I remember the first time I saw Eric Johnson live at a Lemmon Ave. club in Dallas. Mama Blues, maybe? It was the late ’70s, and Johnson was the warm-up for Stevie Ray Vaughan, then best known as being Jimmy’s younger brother. Stevie hadn’t yet recorded “Cold Shot” and it was a long, long time before Johnson took the world by storm with 1990’s “Cliffs of Dover.” Both guitarists put on memorable shows that night, almost as memorable as the Van Erik brothers surprisingly getting booed off the stage in between the sets. While Cary and Kevin Van Erik were the darlings of Texas wrestling fans, music lovers didn’t see them as “special guests” between the Austin-based axemen. Ah, those were the days.
All these years later, it was a personal delight for me to hear Johnson in concert again, this time on the upcoming Europe Live (which hits stores on June 24). True, he’s been involved with previous live releases, notably the 1997 platinum-selling G3: Live in Concert collaboration with Joe Satriani and Steve Vai. 2000’s Live and Beyond was recorded with a Johnson side project, Alien Love Child. But Europe Live is something special for at least two reasons.

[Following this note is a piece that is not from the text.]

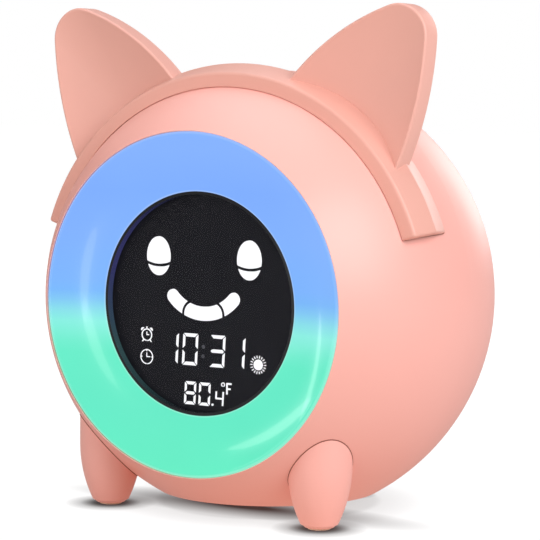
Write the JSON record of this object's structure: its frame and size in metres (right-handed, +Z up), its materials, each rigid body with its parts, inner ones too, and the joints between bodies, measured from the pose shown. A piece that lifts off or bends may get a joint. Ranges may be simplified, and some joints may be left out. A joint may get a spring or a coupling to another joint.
{
  "type": "alarm clock",
  "caption": "Round child's alarm clock with a glowing ring around a dark display, a cat-ear headband, two front legs and a rear panel of push buttons.",
  "frame": {"origin": "centre of the overall box at table level, under the body", "axes": "+X to the right as seen from the front, +Y from the display to the rear panel, +Z up"},
  "size_m": [0.1254, 0.0944, 0.1377],
  "materials": {
    "body_plastic": "satin moulded plastic, coral pink",
    "band_plastic": "satin moulded plastic, slightly deeper coral pink",
    "diffuser": "glossy milky diffuser, lit blue above and green below",
    "white_plastic": "white moulded plastic",
    "button_plastic": "warm white moulded plastic",
    "lamp": "small light-emitting diodes",
    "steel": "bright steel",
    "black_plastic": "black moulded plastic",
    "smoked_window": "thin glossy smoked window",
    "lit_symbol": "white translucent windows, lit from behind",
    "unlit_symbol": "translucent windows that are switched off",
    "circuit_board": "green solder mask",
    "white_board": "white solder mask",
    "rubber_pad": "soft beige rubber",
    "cell_wrap": "blue heat-shrink film",
    "copper": "thin copper foil",
    "sensor_resin": "dipped brown resin"
  },
  "bodies": {
    "clock": {"front_shell": "body_plastic", "rear_shell": "body_plastic", "light_ring": "diffuser", "ring_reflector": "white_plastic", "ring_board": "white_board", "ring_leds": "lamp", "reflector_screws": "steel", "display_bezel": "black_plastic", "display_lens": "smoked_window", "display_mask": "black_plastic", "eye_windows": "lit_symbol", "smile_window": "lit_symbol", "time_digits": "lit_symbol", "temperature_digits": "lit_symbol", "status_icons": "lit_symbol", "unlit_symbols": "unlit_symbol", "light_box": "white_plastic", "display_board": "circuit_board", "display_leds": "lamp", "display_screws": "steel", "headband": "band_plastic", "left_ear": "band_plastic", "right_ear": "band_plastic", "left_leg": "body_plastic", "right_leg": "body_plastic", "leg_pads": "rubber_pad", "leg_screws": "steel", "rear_feet": "rubber_pad", "housing_screws": "steel", "main_board": "circuit_board", "board_parts": "black_plastic", "board_screws": "steel", "coin_cell_holder": "black_plastic", "coin_cell": "steel", "battery_tray": "white_plastic", "battery_pack": "cell_wrap", "touch_plate": "copper", "rear_panel": "body_plastic", "panel_screws": "steel", "speaker_frame": "black_plastic", "speaker_cone": "black_plastic", "speaker_magnet": "steel", "speaker_clamp": "white_plastic", "switch_board": "circuit_board", "push_switches": "black_plastic", "usb_jack": "steel", "temperature_sensor": "sensor_resin", "power_switch": "black_plastic"},
    "time_button": {"button_time": "button_plastic"},
    "alarm_button": {"button_alarm": "button_plastic"},
    "up_button": {"button_up": "button_plastic"},
    "down_button": {"button_down": "button_plastic"},
    "light_button": {"button_light": "button_plastic"},
    "sound_button": {"button_sound": "button_plastic"},
    "power_slider": {"power_knob": "white_plastic"}
  },
  "joints": [
    {"name": "time_button_press", "type": "slide", "parent": "clock", "child": "time_button", "axis": [0, -1, 0], "range_m": [0, 0.0006], "stiffness_N_per_m": 1200, "springref_m": -0.0002},
    {"name": "alarm_button_press", "type": "slide", "parent": "clock", "child": "alarm_button", "axis": [0, -1, 0], "range_m": [0, 0.0006], "stiffness_N_per_m": 1200, "springref_m": -0.0002},
    {"name": "up_button_press", "type": "slide", "parent": "clock", "child": "up_button", "axis": [0, -1, 0], "range_m": [0, 0.0006], "stiffness_N_per_m": 1200, "springref_m": -0.0002},
    {"name": "down_button_press", "type": "slide", "parent": "clock", "child": "down_button", "axis": [0, -1, 0], "range_m": [0, 0.0006], "stiffness_N_per_m": 1200, "springref_m": -0.0002},
    {"name": "light_button_press", "type": "slide", "parent": "clock", "child": "light_button", "axis": [0, -1, 0], "range_m": [0, 0.0006], "stiffness_N_per_m": 1200, "springref_m": -0.0002},
    {"name": "sound_button_press", "type": "slide", "parent": "clock", "child": "sound_button", "axis": [0, -1, 0], "range_m": [0, 0.0006], "stiffness_N_per_m": 1200, "springref_m": -0.0002},
    {"name": "power_slide", "type": "slide", "parent": "clock", "child": "power_slider", "axis": [1, 0, 0], "range_m": [0, 0.002]}
  ]
}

First, the 14 tracks are essentially a “best of” collection of performances, not from one night, but from various 2013 concerts recorded throughout Europe, including gigs in Amsterdam’s Melkweg, two dates in Germany at Die Kantine in Köln and Bochum Zeche, and the Paris show at New Morning. It’s also a “best of” set because the selections draw from Johnson’s entire career and demonstrate his full range of styles and approaches.
Yes, we hear “Zap,” the most enduring instrumental from Johnson’s 1986 debut, Tones. Yes, we hear a new version of 1990’s Grammy-winning “Cliffs of Dover” from the breakout album, Ah Via Musicom. From Alien Love Child, we get “Zenland.” At the other end of the spectrum, new material includes the “Intro,” “Evinrude Fever” (allegedly inspired by Johnson’s love for water skiing and boating), and the jazzy “Fatdaddy” from Johnson’s 2010 release, Up Close.
For my ears, one area Johnson has greatly improved on is his vocals, here delivered in the laidback, autobiographical “Austin,” and the equally lovely “Forty Mile Town.” But the rest of the tracks are all about what Johnson can do with six strings. On one hand, we get the gentle acoustic number, “Song for Life” from Johnson’s long ago debut album; on the other we get “Last House on the Block,” the one out-and-out blues number with echoes of Cream in the first and last thirds of the arrangement. (“Last House” features an uncredited vocalist, clearly not Johnson. Maybe it was bassist Chris Maresh, listed for “backing vocals” on the sleeve?)
Perhaps the album’s centerpiece is the 11-minute interpretation of John Coltrane’s “Mr. P.C.,” an extended fusion jam with both bassist Maresh and drummer Wayne Salzmann getting their chance to show off their chops. Other Johnson standards familiar to his followers include two songs from Johnson’s 1996 Venus Isle, “Manhattan” and “Sun Reprise,” the latter a reworking of “When the Sun Meets the Sky.”
In short, no Johnson fan will need any sales pitch to want Europe Live. But it’s also an ideal disc to introduce new listeners to the capabilities and musicality of one of the most respected and honored guitar players today. No, Johnson isn’t often a speed demon, an attribute that seems to be the measure of greatness for some rock fans. Instead, few fingers can pull out fluid melodies from a fretboard like Johnson’s, and few guitar masters can make instrumentals so full of emotion and passion with very few lyrics to tell the stories. If you can’t be at a live Johnson show, Europe Live is a good way to hear what you’re missing.